Direction >>
Locate the string "this" in the listing below. Copy every line where it is found.

(Parts and joints as JSON)
BEGIN
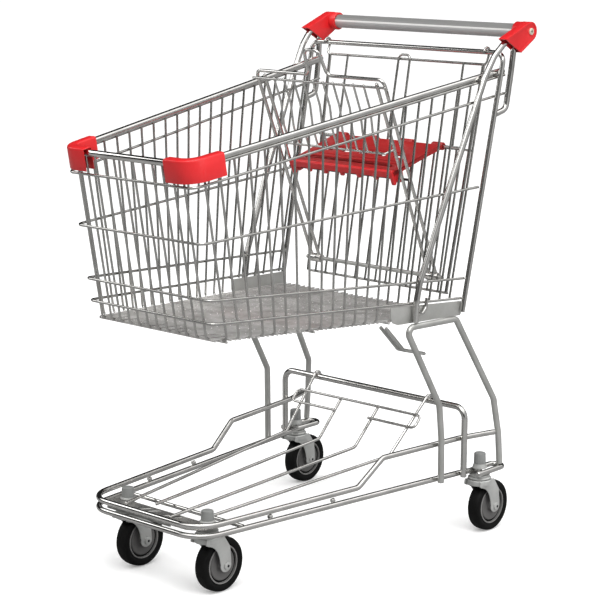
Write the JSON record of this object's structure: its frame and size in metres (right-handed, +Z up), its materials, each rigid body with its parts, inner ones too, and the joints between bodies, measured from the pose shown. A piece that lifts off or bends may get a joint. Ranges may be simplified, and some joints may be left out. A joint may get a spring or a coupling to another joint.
{
  "type": "shopping cart",
  "caption": "Supermarket shopping cart with a tapered wire basket, folding child seat in a swinging rear gate, hinged lower rack and swivel casters.",
  "frame": {"origin": "on the floor, below the middle of the cart's bounding box", "axes": "+Z up, -Y towards the nose, +Y towards the handle, +X towards the cart's left side"},
  "size_m": [0.5276, 0.8245, 0.9749],
  "materials": {
    "bright_chrome": "bright plated",
    "satin_steel": "satin plated",
    "zinc_steel": "zinc plated",
    "dark_steel": "dark",
    "red_plastic": "moulded, semi-gloss",
    "grey_plastic": "moulded",
    "handle_plastic": "satin tube",
    "hub_plastic": "moulded",
    "black_rubber": "matte",
    "brass": "polished"
  },
  "bodies": {
    "frame": {"upper_rail": "bright_chrome", "lower_rail": "bright_chrome", "front_cross_rod": "bright_chrome", "front_plate": "satin_steel", "rear_hoop": "bright_chrome", "leg_frame_left": "satin_steel", "leg_frame_right": "satin_steel", "front_post_left": "bright_chrome", "front_post_right": "bright_chrome", "rear_post_left": "bright_chrome", "rear_post_right": "bright_chrome", "gate_hoop": "bright_chrome", "side_plate_left": "zinc_steel", "side_plate_right": "zinc_steel", "nest_hook_left": "satin_steel", "nest_hook_right": "satin_steel", "handle_bar": "handle_plastic", "handle_bracket_left": "red_plastic", "handle_bracket_right": "red_plastic", "handle_screw_left": "brass", "handle_screw_right": "brass", "basket_rim": "bright_chrome", "basket_side_left": "bright_chrome", "basket_side_right": "bright_chrome", "basket_front": "bright_chrome", "basket_floor": "bright_chrome", "corner_bumper_left": "red_plastic", "corner_bumper_right": "red_plastic", "caster_stem_front_left": "zinc_steel", "caster_stem_front_right": "zinc_steel", "caster_stem_rear_left": "zinc_steel", "caster_stem_rear_right": "zinc_steel", "stem_cap_front_left": "grey_plastic", "stem_cap_front_right": "grey_plastic", "stem_cap_rear_left": "grey_plastic", "stem_cap_rear_right": "grey_plastic"},
    "gate": {"gate_panel": "bright_chrome", "seat_back_pivot_bar": "satin_steel", "seat_axle": "bright_chrome"},
    "seat_back": {"seat_back": "bright_chrome"},
    "seat": {"seat_plate": "red_plastic", "seat_front_rod": "dark_steel"},
    "rack": {"lower_rack": "bright_chrome"},
    "caster_front_left": {"caster_fork_front_left": "zinc_steel", "wheel_axle_front_left": "zinc_steel"},
    "caster_front_right": {"caster_fork_front_right": "zinc_steel", "wheel_axle_front_right": "zinc_steel"},
    "caster_rear_left": {"caster_fork_rear_left": "zinc_steel", "wheel_axle_rear_left": "zinc_steel"},
    "caster_rear_right": {"caster_fork_rear_right": "zinc_steel", "wheel_axle_rear_right": "zinc_steel"},
    "wheel_front_left": {"wheel_hub_front_left": "hub_plastic", "tyre_front_left": "black_rubber"},
    "wheel_front_right": {"wheel_hub_front_right": "hub_plastic", "tyre_front_right": "black_rubber"},
    "wheel_rear_left": {"wheel_hub_rear_left": "hub_plastic", "tyre_rear_left": "black_rubber"},
    "wheel_rear_right": {"wheel_hub_rear_right": "hub_plastic", "tyre_rear_right": "black_rubber"}
  },
  "joints": [
    {"name": "gate_swing", "type": "hinge", "parent": "frame", "child": "gate", "pos_m": [0, 0.333, 0.919], "axis": [-1, 0, 0], "range_deg": [0, 50]},
    {"name": "seat_back_fold", "type": "hinge", "parent": "gate", "child": "seat_back", "pos_m": [0, 0.24487, 0.49704], "axis": [-1, 0, 0], "range_deg": [0, 24]},
    {"name": "seat_plate_fold", "type": "hinge", "parent": "gate", "child": "seat", "pos_m": [0, 0.29017, 0.73985], "axis": [-1, 0, 0], "range_deg": [0, 108.5]},
    {"name": "rack_lift", "type": "hinge", "parent": "frame", "child": "rack", "pos_m": [0, 0.244, 0.2533], "axis": [-1, 0, 0], "range_deg": [0, 20]},
    {"name": "swivel_front_left", "type": "hinge", "parent": "frame", "child": "caster_front_left", "pos_m": [0.1017, -0.317, 0.108], "axis": [0, 0, 1], "continuous": true},
    {"name": "spin_front_left", "type": "hinge", "parent": "caster_front_left", "child": "wheel_front_left", "pos_m": [0.1017, -0.289, 0.05], "axis": [1, 0, 0], "continuous": true},
    {"name": "swivel_front_right", "type": "hinge", "parent": "frame", "child": "caster_front_right", "pos_m": [-0.1017, -0.317, 0.108], "axis": [0, 0, 1], "continuous": true},
    {"name": "spin_front_right", "type": "hinge", "parent": "caster_front_right", "child": "wheel_front_right", "pos_m": [-0.1017, -0.289, 0.05], "axis": [1, 0, 0], "continuous": true},
    {"name": "swivel_rear_left", "type": "hinge", "parent": "frame", "child": "caster_rear_left", "pos_m": [0.24, 0.284, 0.108], "axis": [0, 0, 1], "continuous": true},
    {"name": "spin_rear_left", "type": "hinge", "parent": "caster_rear_left", "child": "wheel_rear_left", "pos_m": [0.24, 0.312, 0.05], "axis": [1, 0, 0], "continuous": true},
    {"name": "swivel_rear_right", "type": "hinge", "parent": "frame", "child": "caster_rear_right", "pos_m": [-0.24, 0.284, 0.108], "axis": [0, 0, 1], "continuous": true},
    {"name": "spin_rear_right", "type": "hinge", "parent": "caster_rear_right", "child": "wheel_rear_right", "pos_m": [-0.24, 0.312, 0.05], "axis": [1, 0, 0], "continuous": true}
  ],
  "couplings": [
    {"joint": "seat_plate_fold", "follows": "seat_back_fold", "ratio": 4.5}
  ]
}
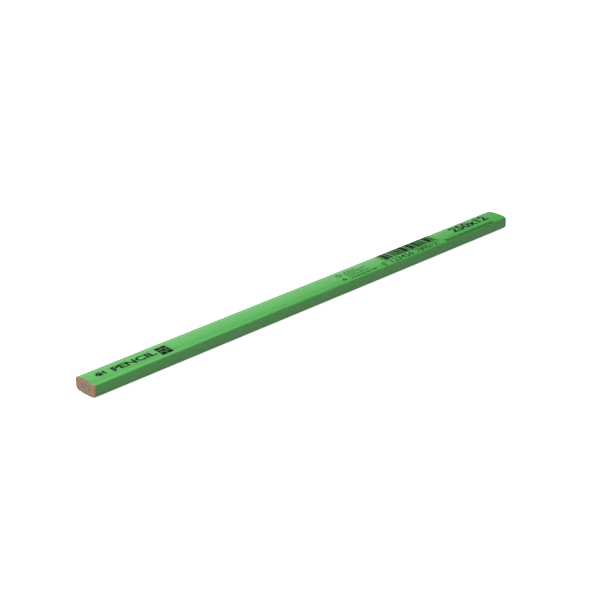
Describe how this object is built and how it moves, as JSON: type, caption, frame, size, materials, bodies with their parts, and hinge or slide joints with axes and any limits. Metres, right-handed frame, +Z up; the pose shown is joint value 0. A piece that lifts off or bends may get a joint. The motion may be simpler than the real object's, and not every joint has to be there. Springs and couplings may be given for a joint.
{
  "type": "flat graphite pencil",
  "caption": "Flat wood-cased graphite pencil for masons: crowned green-lacquered casing with square-cut, unsharpened ends and a flat lead.",
  "frame": {"origin": "on the lower wide face, under the middle of the pencil", "axes": "+X along the pencil away from the end where the imprint starts, +Y across its width, +Z up out of the upper wide face"},
  "size_m": [0.25, 0.012, 0.0065],
  "materials": {
    "wood": "bare light wood, sawn across the grain at the ends",
    "graphite": "fired graphite and clay, dull metallic sheen",
    "glue": "dried wood glue, satin",
    "primer": "pale filler coat, matt",
    "green_lacquer": "bright green pencil lacquer, satin gloss",
    "black_foil": "black hot-stamped foil, satin"
  },
  "bodies": {
    "root": {"upper_slat": "wood", "lower_slat": "wood", "graphite_lead": "graphite", "glue_film": "glue", "primer_coat": "primer", "green_lacquer": "green_lacquer"}
  },
  "joints": []
}
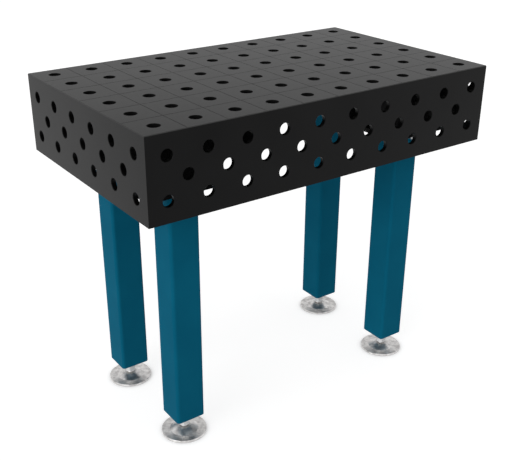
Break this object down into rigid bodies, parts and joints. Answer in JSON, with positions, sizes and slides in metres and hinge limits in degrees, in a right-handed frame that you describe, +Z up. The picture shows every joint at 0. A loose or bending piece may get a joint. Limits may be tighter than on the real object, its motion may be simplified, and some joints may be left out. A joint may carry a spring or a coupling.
{
  "type": "welding table",
  "caption": "Steel welding table: ribbed box top with a grid of 28 mm system holes on top and sides, on bolted square legs with screw-adjusted, tilting feet.",
  "frame": {"origin": "middle of the floor area under the four feet, on the floor", "axes": "+X along the length of the top, +Y from the front wall to the back wall, +Z up"},
  "size_m": [1, 0.6, 0.875],
  "materials": {
    "burnished_steel": "burnished black, satin",
    "mill_steel": "dark oiled mill finish",
    "teal_paint": "teal powder coat, satin",
    "bright_foot": "bright zinc plated, turned",
    "zinc_fastener": "zinc plated"
  },
  "bodies": {
    "table": {"top_plate": "burnished_steel", "front_wall": "burnished_steel", "back_wall": "burnished_steel", "left_end_wall": "burnished_steel", "right_end_wall": "burnished_steel", "front_long_rib": "mill_steel", "back_long_rib": "mill_steel", "left_cross_rib": "mill_steel", "right_cross_rib": "mill_steel", "flange_washers": "zinc_fastener", "front_left_leg_rib": "mill_steel", "front_left_mounting_plate": "mill_steel", "front_left_leg_flange": "teal_paint", "front_left_flange_bolts": "zinc_fastener", "front_left_leg_tube": "teal_paint", "front_left_leg_end_plate": "teal_paint", "front_left_threaded_bush": "mill_steel", "front_right_leg_rib": "mill_steel", "front_right_mounting_plate": "mill_steel", "front_right_leg_flange": "teal_paint", "front_right_flange_bolts": "zinc_fastener", "front_right_leg_tube": "teal_paint", "front_right_leg_end_plate": "teal_paint", "front_right_threaded_bush": "mill_steel", "back_left_leg_rib": "mill_steel", "back_left_mounting_plate": "mill_steel", "back_left_leg_flange": "teal_paint", "back_left_flange_bolts": "zinc_fastener", "back_left_leg_tube": "teal_paint", "back_left_leg_end_plate": "teal_paint", "back_left_threaded_bush": "mill_steel", "back_right_leg_rib": "mill_steel", "back_right_mounting_plate": "mill_steel", "back_right_leg_flange": "teal_paint", "back_right_flange_bolts": "zinc_fastener", "back_right_leg_tube": "teal_paint", "back_right_leg_end_plate": "teal_paint", "back_right_threaded_bush": "mill_steel"},
    "front_left_ball": {"front_left_swivel_ball": "bright_foot"},
    "front_left_screw": {"front_left_foot_spindle": "bright_foot", "front_left_lock_nut": "bright_foot"},
    "front_left_foot": {"front_left_foot_pad": "bright_foot", "front_left_retaining_cap": "bright_foot"},
    "front_right_ball": {"front_right_swivel_ball": "bright_foot"},
    "front_right_screw": {"front_right_foot_spindle": "bright_foot", "front_right_lock_nut": "bright_foot"},
    "front_right_foot": {"front_right_foot_pad": "bright_foot", "front_right_retaining_cap": "bright_foot"},
    "back_left_ball": {"back_left_swivel_ball": "bright_foot"},
    "back_left_screw": {"back_left_foot_spindle": "bright_foot", "back_left_lock_nut": "bright_foot"},
    "back_left_foot": {"back_left_foot_pad": "bright_foot", "back_left_retaining_cap": "bright_foot"},
    "back_right_ball": {"back_right_swivel_ball": "bright_foot"},
    "back_right_screw": {"back_right_foot_spindle": "bright_foot", "back_right_lock_nut": "bright_foot"},
    "back_right_foot": {"back_right_foot_pad": "bright_foot", "back_right_retaining_cap": "bright_foot"}
  },
  "joints": [
    {"name": "front_left_foot_travel", "type": "slide", "parent": "table", "child": "front_left_ball", "axis": [0, 0, -1], "range_m": [0, 0.035]},
    {"name": "front_left_spindle_turn", "type": "hinge", "parent": "front_left_ball", "child": "front_left_screw", "pos_m": [-0.35, -0.15, 0.026], "axis": [0, 0, -1], "range_deg": [0, 5040]},
    {"name": "front_left_foot_tilt", "type": "hinge", "parent": "front_left_ball", "child": "front_left_foot", "pos_m": [-0.35, -0.15, 0.011], "axis": [1, 0, 0], "range_deg": [-8, 8]},
    {"name": "front_right_foot_travel", "type": "slide", "parent": "table", "child": "front_right_ball", "axis": [0, 0, -1], "range_m": [0, 0.035]},
    {"name": "front_right_spindle_turn", "type": "hinge", "parent": "front_right_ball", "child": "front_right_screw", "pos_m": [0.35, -0.15, 0.026], "axis": [0, 0, -1], "range_deg": [0, 5040]},
    {"name": "front_right_foot_tilt", "type": "hinge", "parent": "front_right_ball", "child": "front_right_foot", "pos_m": [0.35, -0.15, 0.011], "axis": [1, 0, 0], "range_deg": [-8, 8]},
    {"name": "back_left_foot_travel", "type": "slide", "parent": "table", "child": "back_left_ball", "axis": [0, 0, -1], "range_m": [0, 0.035]},
    {"name": "back_left_spindle_turn", "type": "hinge", "parent": "back_left_ball", "child": "back_left_screw", "pos_m": [-0.35, 0.15, 0.026], "axis": [0, 0, -1], "range_deg": [0, 5040]},
    {"name": "back_left_foot_tilt", "type": "hinge", "parent": "back_left_ball", "child": "back_left_foot", "pos_m": [-0.35, 0.15, 0.011], "axis": [1, 0, 0], "range_deg": [-8, 8]},
    {"name": "back_right_foot_travel", "type": "slide", "parent": "table", "child": "back_right_ball", "axis": [0, 0, -1], "range_m": [0, 0.035]},
    {"name": "back_right_spindle_turn", "type": "hinge", "parent": "back_right_ball", "child": "back_right_screw", "pos_m": [0.35, 0.15, 0.026], "axis": [0, 0, -1], "range_deg": [0, 5040]},
    {"name": "back_right_foot_tilt", "type": "hinge", "parent": "back_right_ball", "child": "back_right_foot", "pos_m": [0.35, 0.15, 0.011], "axis": [1, 0, 0], "range_deg": [-8, 8]}
  ],
  "couplings": [
    {"joint": "front_left_spindle_turn", "follows": "front_left_foot_travel", "rad_per_m": 2513.3},
    {"joint": "front_right_spindle_turn", "follows": "front_right_foot_travel", "rad_per_m": 2513.3},
    {"joint": "back_left_spindle_turn", "follows": "back_left_foot_travel", "rad_per_m": 2513.3},
    {"joint": "back_right_spindle_turn", "follows": "back_right_foot_travel", "rad_per_m": 2513.3}
  ]
}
END
Task answer >>
Write the JSON record of this object's structure: its frame and size in metres (right-handed, +Z up), its materials, each rigid body with its parts, inner ones too, and the joints between bodies, measured from the pose shown. A piece that lifts off or bends may get a joint. Ranges may be simplified, and some joints may be left out. A joint may get a spring or a coupling to another joint.
Describe how this object is built and how it moves, as JSON: type, caption, frame, size, materials, bodies with their parts, and hinge or slide joints with axes and any limits. Metres, right-handed frame, +Z up; the pose shown is joint value 0. A piece that lifts off or bends may get a joint. The motion may be simpler than the real object's, and not every joint has to be there. Springs and couplings may be given for a joint.
Break this object down into rigid bodies, parts and joints. Answer in JSON, with positions, sizes and slides in metres and hinge limits in degrees, in a right-handed frame that you describe, +Z up. The picture shows every joint at 0. A loose or bending piece may get a joint. Limits may be tighter than on the real object, its motion may be simplified, and some joints may be left out. A joint may carry a spring or a coupling.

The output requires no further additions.